The people behind the Great Brain Robbery follow a lot of blogs and folks on Twitter. Brain-talk is a rich field, with lots of research, many different point of views, and thousands of theories all coalescing in a miasma of opinion, explanation, interpretation. Sometimes we see things we disagree with. Sometimes we feel like this casual blogging stuff sends the wrong message.
For example, a blog post we found today that asserts: “The more a woman weighs, the worse her memory.” We’re not going to link to this blog, but we’re going to take it apart. First, the study that found this correlation between BMI increases and memory test decreases only studied women ages 65 to 79. That’s not “women” in general, so the above assertion is spurious at best.

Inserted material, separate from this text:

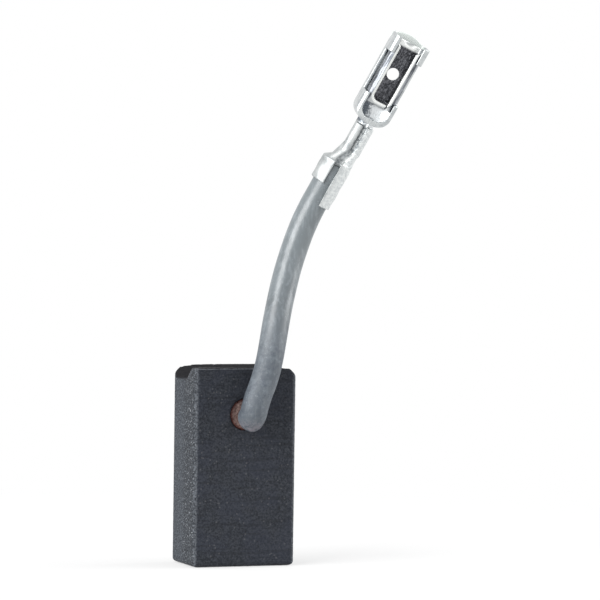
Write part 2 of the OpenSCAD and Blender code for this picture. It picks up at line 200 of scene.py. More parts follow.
class Nodes:
    """A short way to write a material's node tree."""

    def __init__(self, tree):
        self.tree = tree

    def add(self, kind, **settings):
        node = self.tree.nodes.new(kind)
        for name, value in settings.items():
            setattr(node, name, value)
        return node

    def link(self, source, target):
        self.tree.links.new(source, target)

    def feed(self, socket, value):
        """Links a socket to another node's output, or sets its value."""
        if isinstance(value, bpy.types.NodeSocket):
            self.link(value, socket)
        else:
            socket.default_value = value

    # Points and directions

    def place(self):
        """The point in the row frame, in millimetres."""
        where = self.add("ShaderNodeTexCoord").outputs["Object"]
        scaled = self.add("ShaderNodeVectorMath", operation="SCALE")
        self.link(where, scaled.inputs[0])
        scaled.inputs["Scale"].default_value = 1 / MM
        return scaled.outputs[0]

    def normal(self):
        return self.add("ShaderNodeNewGeometry").outputs["Normal"]

    def vectors(self, operation, a, b=(0, 0, 0)):
        """The outputs of a vector operation: Vector, and Value for a length or a product."""
        node = self.add("ShaderNodeVectorMath", operation=operation)
        self.feed(node.inputs[0], a)
        self.feed(node.inputs[1], b)
        return node.outputs

    def length(self, where):
        return self.vectors("LENGTH", where)["Value"]

    def stretched(self, where, x, y, z):
        return self.vectors("MULTIPLY", where, (x, y, z))["Vector"]

    def turned(self, where, angles):
        node = self.add("ShaderNodeVectorRotate", rotation_type="EULER_XYZ")
        self.link(where, node.inputs["Vector"])
        node.inputs["Rotation"].default_value = angles
        return node.outputs[0]

    def in_receptacle(self, where):
        """A point in the receptacle's own frame, in millimetres."""
        return self.turned(self.vectors("SUBTRACT", where, RECEPTACLE_AT)["Vector"], untilted())

    def split(self, where):
        node = self.add("ShaderNodeSeparateXYZ")
        self.link(where, node.inputs[0])
        return node.outputs

    # Patterns

    def noise(self, where, scale, detail, roughness):
        node = self.add("ShaderNodeTexNoise")
        self.link(where, node.inputs["Vector"])
        node.inputs["Scale"].default_value = scale
        node.inputs["Detail"].default_value = detail
        node.inputs["Roughness"].default_value = roughness
        return node.outputs["Fac"]

    def cells(self, where, scale):
        """Distance to the nearest of many scattered points, 0 at each."""
        node = self.add("ShaderNodeTexVoronoi")
        self.link(where, node.inputs["Vector"])
        node.inputs["Scale"].default_value = scale
        return node.outputs["Distance"]

    # Numbers

    def math(self, operation, a, b=0.0, c=0.0):
        node = self.add("ShaderNodeMath", operation=operation)
        self.feed(node.inputs[0], a)
        self.feed(node.inputs[1], b)
        self.feed(node.inputs[2], c)
        return node.outputs[0]

    def chain(self, operation, first, *others):
        """One operation over many values, from the first to the last."""
        for other in others:
            first = self.math(operation, first, other)
        return first

    def times(self, *values):
        return self.chain("MULTIPLY", *values)

    def plus(self, *values):
        return self.chain("ADD", *values)

    def minus(self, *values):
        return self.chain("SUBTRACT", *values)

    def largest(self, *values):
        return self.chain("MAXIMUM", *values)

    def absolute(self, value):
        return self.math("ABSOLUTE", value)

    def ramp(self, value, low, high, to_low=0.0, to_high=1.0):
        """Maps low..high of a value to to_low..to_high, smoothly and clamped."""
        node = self.add("ShaderNodeMapRange", interpolation_type="SMOOTHSTEP")
        self.feed(node.inputs["Value"], value)
        node.inputs["From Min"].default_value = low
        node.inputs["From Max"].default_value = high
        node.inputs["To Min"].default_value = to_low
        node.inputs["To Max"].default_value = to_high
        return node.outputs["Result"]

    # Colours

    def mix(self, share, a, b):
        node = self.add("ShaderNodeMix", data_type="RGBA")
        self.feed(node.inputs["Factor"], share)
        self.feed(node.inputs["A"], a)
        self.feed(node.inputs["B"], b)
        return node.outputs["Result"]

    def between(self, value, low, high, a, b):
        """Colour a where the value is low and b where it is high."""
        return self.mix(self.ramp(value, low, high), a, b)

    def cover(self, base, colour, *shares):
        """A base that a colour covers by the product of the shares."""
        return self.mix(self.times(*shares), base, colour)

    def bands(self, value, stops):
        """Grey levels at places along 0..1 of a value, blended between."""
        node = self.add("ShaderNodeValToRGB")
        self.link(value, node.inputs["Fac"])
        ramp = node.color_ramp
        for place, _ in stops[:-2]:
            ramp.elements.new(place)
        for element, (place, level) in zip(ramp.elements, stops):
            element.position = place
            element.color = (level, level, level, 1)
        return node.outputs["Color"]

    # What a ray or a surface meets

    def background_share(self):
        """1 for the rays that show the background: the camera's, reflections and glass."""
        ray = self.add("ShaderNodeLightPath").outputs
        return self.largest(ray["Is Camera Ray"], ray["Is Glossy Ray"],
                            ray["Is Transmission Ray"])

    def open_share(self, reach):
        """How open the surface is within reach millimetres: 1 outside, less in gaps and recesses."""
        node = self.add("ShaderNodeAmbientOcclusion", samples=8)
        node.inputs["Distance"].default_value = reach * MM
        return node.outputs["AO"]

    def bump(self, height, depth, below=None):
        """Bump of a 0..1 height whose full range is depth millimetres deep."""
        node = self.add("ShaderNodeBump")
        node.inputs["Strength"].default_value = 1
        node.inputs["Distance"].default_value = depth * MM
        self.link(height, node.inputs["Height"])
        if below is not None:
            self.link(below, node.inputs["Normal"])
        return node.outputs["Normal"]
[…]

Then there’s the use of the BMI, a terrible way to classify anything except unrelated metrics. Take a person’s weight in kilograms and divide by the square of their height in meters. The taller you are, the more you weigh, and if you are not tall enough to weigh as much as you do, you’re fat. Except that taller people will weigh more than the a simple two-metric function will predict, making them “fat,” and the BMI doesn’t, obviously, account for what gives a person mass in the first place. Body builders are fat, and people who suffer from anemia are skinny: who’s healthier?
Who’s dumber? Because when bloggers start throwing around sentences like “the worse her memory,” that’s a judgmental statement. And this blogger later says “Remember, everything the brain does affects memory (and everything affecting memory affects the brain).” Therefore, if you’re a woman who weighs too much, expect to have decreased brain function, according to this blogger.
The blogger doesn’t bother to show the causative relationship between weight gain and memory dysfunction, but does say that another study showed that people who had bariatric stomach by-pass surgery showed mental improvements. This same blogger, in the past, has talked about the very positive effects happiness has on memory. Who, in this overly-critical society, wouldn’t be happier to be, finally, skinny?
Does gaining weight effect memory? Or does not exercising effect memory? The blogger says “Though exercise doesn’t do much to cause weight loss, it has many other benefits… that can directly benefit memory.” Did this study of older women control for the ones who, despite having a higher BMI were exercising regularly?
How about this: let’s stop using inadequate tools to focus on vaguely correlative measurements and making painfully obvious conclusions.
As you age, good health is important for maintaining brain function. We’ve known that for centuries.